住民訴訟の前提となる住民監査請求は、条例で定める一定数の当該地方公共団体の住民の連署により、これをする必要がある。 3.誤り

「条例で定める一定数の当該地方公共団体の住民の連署」は、誤りである。

住民監査請求とは、普通地方公共団体の住民が監査委員に対して、必要な措置を講じるよう求める請求であり(地方自治法242条)、地方公共団体の住民であれば1人でもできる。

事務監査請求と類似する点もあるが、連署などがなく1人でもできる点、監査の対象が財務に限定されている点に相違がある。

普通地方公共団体の議会は、住民訴訟の対象とされた当該普通地方公共団体の不当利得返還請求権が裁判において確定したのちは、当該請求権に関する権利放棄の議決をすることはできない。 4.誤り

普通地方公共団体の議会は、第1項の規定による請求があった後に、当該請求に係る行為又は怠る事実に関する損害賠償又は不当利得返還の請求権その他の権利の放棄に関する議決をしようとするときは、あらかじめ監査委員の意見を聴かなければならない(地方自治法242条10項)。

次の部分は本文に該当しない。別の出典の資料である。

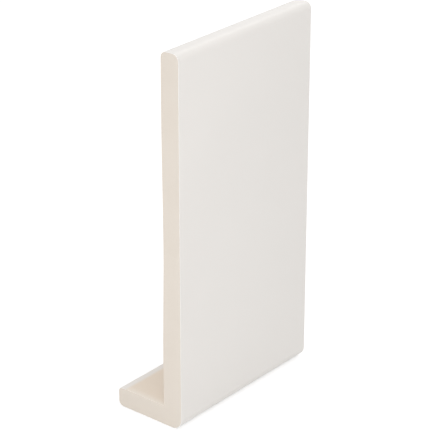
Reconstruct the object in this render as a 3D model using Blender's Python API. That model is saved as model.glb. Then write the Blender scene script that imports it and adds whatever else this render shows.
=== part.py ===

住民訴訟を提起した者は、当該住民訴訟に勝訴した場合、弁護士に支払う報酬額の範囲内で相当と認められる額の支払いを当該普通地方公共団体に対して請求することができる。 5.正しい

住民訴訟を提起した者が勝訴(一部勝訴を含む。)した場合において、弁護士、弁護士法人又は弁護士・外国法事務弁護士共同法人に報酬を支払うべきときは、当該普通地方公共団体に対し、その報酬額の範囲内で相当と認められる額の支払を請求することができる(地方自治法242条の2第12項)。